■ **Task instructions**
From the listing that follows, extract every line and set it down unaltered.

■ **Data extract**

_____

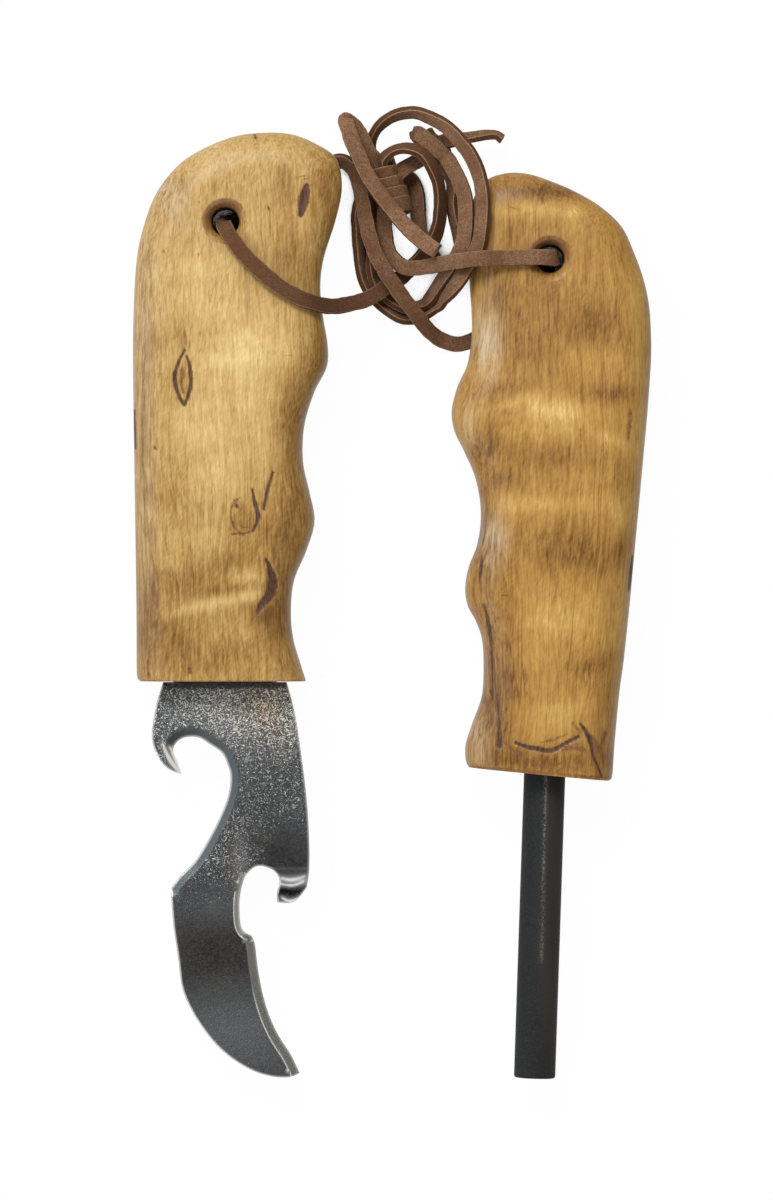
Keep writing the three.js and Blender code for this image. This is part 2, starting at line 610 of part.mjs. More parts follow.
// Lace
addPiece(object, "lace_back", laceStretch(backRoute), suede);
addPiece(object, "lace_tool_strand", laceStretch(toolStrandRoute), suede);
addPiece(object, "lace_rod_strand", laceStretch(rodStrandRoute), suede);
addPiece(object, "lace_outer_turn", laceStretch(outerTurnRoute), suede);
addPiece(object, "lace_inner_turn", laceStretch(innerTurnRoute), suede);
addPiece(object, "lace_link", laceStretch(linkRoute), suede);
addPiece(object, "lace_long_tail", laceStretch(longTailRoute), suede);
addPiece(object, "lace_short_tail", laceStretch(shortTailRoute), suede);
const longKnot = knot(longKnotLength, longKnotWraps, longKnotMiddle, longKnotAxis);
const shortKnot = knot(shortKnotLength, shortKnotWraps, shortKnotMiddle, shortKnotAxis);
addPiece(object, "lace_knot_long", longKnot, suede);
addPiece(object, "lace_knot_short", shortKnot, suede);

printLeastGap("lace_outer_turn", outerTurnRoute);
printLeastGap("lace_inner_turn", innerTurnRoute);

export default object;
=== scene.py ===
"""The looks of a ferro rod fire starter: a striker tool and a ferro rod, each in a curly birch
handle, tied together with one flat suede lace, on a white table and seen from straight above.
Lengths in this file are millimetres, and every piece is scaled to metres as it is finished."""

import math

import bmesh
import bpy
import numpy as np
from mathutils import Matrix, Vector
from mathutils.geometry import delaunay_2d_cdt


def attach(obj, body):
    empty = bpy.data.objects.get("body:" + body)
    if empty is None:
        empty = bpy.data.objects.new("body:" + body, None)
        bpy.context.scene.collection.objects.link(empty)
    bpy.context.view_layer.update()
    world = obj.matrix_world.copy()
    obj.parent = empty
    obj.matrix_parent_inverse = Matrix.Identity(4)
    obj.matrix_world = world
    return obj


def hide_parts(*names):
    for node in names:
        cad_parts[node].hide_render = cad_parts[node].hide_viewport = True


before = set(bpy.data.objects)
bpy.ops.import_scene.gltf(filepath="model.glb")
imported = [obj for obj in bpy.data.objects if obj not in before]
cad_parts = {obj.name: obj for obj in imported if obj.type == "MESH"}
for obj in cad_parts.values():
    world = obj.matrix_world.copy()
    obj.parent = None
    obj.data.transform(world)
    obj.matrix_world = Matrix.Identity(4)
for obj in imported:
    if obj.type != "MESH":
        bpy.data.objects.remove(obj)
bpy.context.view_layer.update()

# ---------------------------------------------------------------- Camera
# The camera hangs straight above the object with a long lens, the photograph's long side up.
# It frames the height that the photograph covers at the middle of the handles' thickness.
MM = 0.001
thickness = 18
middle = thickness / 2
photo_height = 231.9
camera_height = 1500


def shown(name, data):
    """A new object in the scene."""
    made = bpy.data.objects.new(name, data)
    bpy.context.scene.collection.objects.link(made)
    return made


camera_data = bpy.data.cameras.new("camera")
camera_data.sensor_width = 36
camera_data.lens = camera_data.sensor_width * (camera_height - middle) / photo_height
camera = shown("camera", camera_data)
camera.location = (-1.06 * MM, 1.07 * MM, camera_height * MM)
bpy.context.scene.camera = camera

# ---------------------------------------------------------------- Lace
# One flat lace of brown suede, 3 mm wide, cut from a hide: napped faces, darker cut sides. It runs
# through both handles, and each of its ends is wrapped round the other strand in a knot.
# Every route is [x, y, z, tilt in degrees] along the middle of the lace.
lace_width = 3.0
lace_thickness = 1.3
lace_corner = 0.3
lace_wander = 0.14
lace_step = 0.4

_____

■ **Solution for this problem**
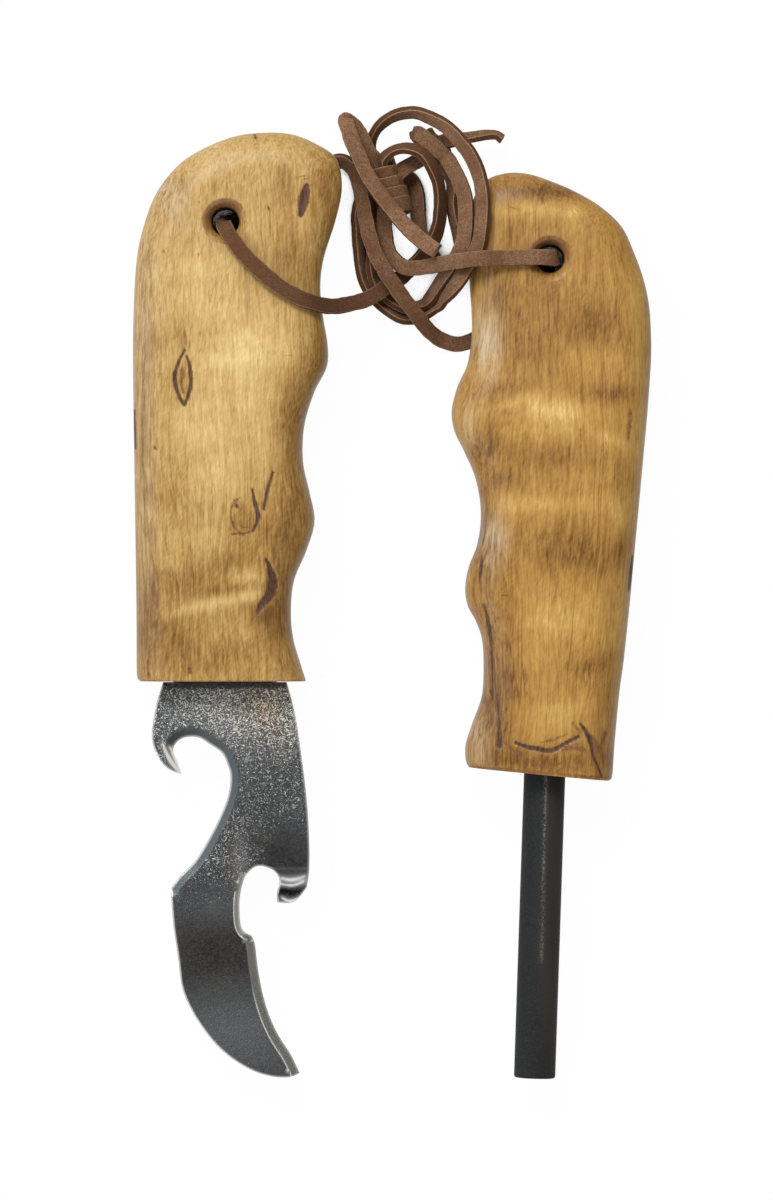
Keep writing the three.js and Blender code for this image. This is part 2, starting at line 610 of part.mjs. More parts follow.
// Lace
addPiece(object, "lace_back", laceStretch(backRoute), suede);
addPiece(object, "lace_tool_strand", laceStretch(toolStrandRoute), suede);
addPiece(object, "lace_rod_strand", laceStretch(rodStrandRoute), suede);
addPiece(object, "lace_outer_turn", laceStretch(outerTurnRoute), suede);
addPiece(object, "lace_inner_turn", laceStretch(innerTurnRoute), suede);
addPiece(object, "lace_link", laceStretch(linkRoute), suede);
addPiece(object, "lace_long_tail", laceStretch(longTailRoute), suede);
addPiece(object, "lace_short_tail", laceStretch(shortTailRoute), suede);
const longKnot = knot(longKnotLength, longKnotWraps, longKnotMiddle, longKnotAxis);
const shortKnot = knot(shortKnotLength, shortKnotWraps, shortKnotMiddle, shortKnotAxis);
addPiece(object, "lace_knot_long", longKnot, suede);
addPiece(object, "lace_knot_short", shortKnot, suede);

printLeastGap("lace_outer_turn", outerTurnRoute);
printLeastGap("lace_inner_turn", innerTurnRoute);

export default object;
=== scene.py ===
"""The looks of a ferro rod fire starter: a striker tool and a ferro rod, each in a curly birch
handle, tied together with one flat suede lace, on a white table and seen from straight above.
Lengths in this file are millimetres, and every piece is scaled to metres as it is finished."""

import math

import bmesh
import bpy
import numpy as np
from mathutils import Matrix, Vector
from mathutils.geometry import delaunay_2d_cdt


def attach(obj, body):
    empty = bpy.data.objects.get("body:" + body)
    if empty is None:
        empty = bpy.data.objects.new("body:" + body, None)
        bpy.context.scene.collection.objects.link(empty)
    bpy.context.view_layer.update()
    world = obj.matrix_world.copy()
    obj.parent = empty
    obj.matrix_parent_inverse = Matrix.Identity(4)
    obj.matrix_world = world
    return obj


def hide_parts(*names):
    for node in names:
        cad_parts[node].hide_render = cad_parts[node].hide_viewport = True


before = set(bpy.data.objects)
bpy.ops.import_scene.gltf(filepath="model.glb")
imported = [obj for obj in bpy.data.objects if obj not in before]
cad_parts = {obj.name: obj for obj in imported if obj.type == "MESH"}
for obj in cad_parts.values():
    world = obj.matrix_world.copy()
    obj.parent = None
    obj.data.transform(world)
    obj.matrix_world = Matrix.Identity(4)
for obj in imported:
    if obj.type != "MESH":
        bpy.data.objects.remove(obj)
bpy.context.view_layer.update()

# ---------------------------------------------------------------- Camera
# The camera hangs straight above the object with a long lens, the photograph's long side up.
# It frames the height that the photograph covers at the middle of the handles' thickness.
MM = 0.001
thickness = 18
middle = thickness / 2
photo_height = 231.9
camera_height = 1500


def shown(name, data):
    """A new object in the scene."""
    made = bpy.data.objects.new(name, data)
    bpy.context.scene.collection.objects.link(made)
    return made


camera_data = bpy.data.cameras.new("camera")
camera_data.sensor_width = 36
camera_data.lens = camera_data.sensor_width * (camera_height - middle) / photo_height
camera = shown("camera", camera_data)
camera.location = (-1.06 * MM, 1.07 * MM, camera_height * MM)
bpy.context.scene.camera = camera

# ---------------------------------------------------------------- Lace
# One flat lace of brown suede, 3 mm wide, cut from a hide: napped faces, darker cut sides. It runs
# through both handles, and each of its ends is wrapped round the other strand in a knot.
# Every route is [x, y, z, tilt in degrees] along the middle of the lace.
lace_width = 3.0
lace_thickness = 1.3
lace_corner = 0.3
lace_wander = 0.14
lace_step = 0.4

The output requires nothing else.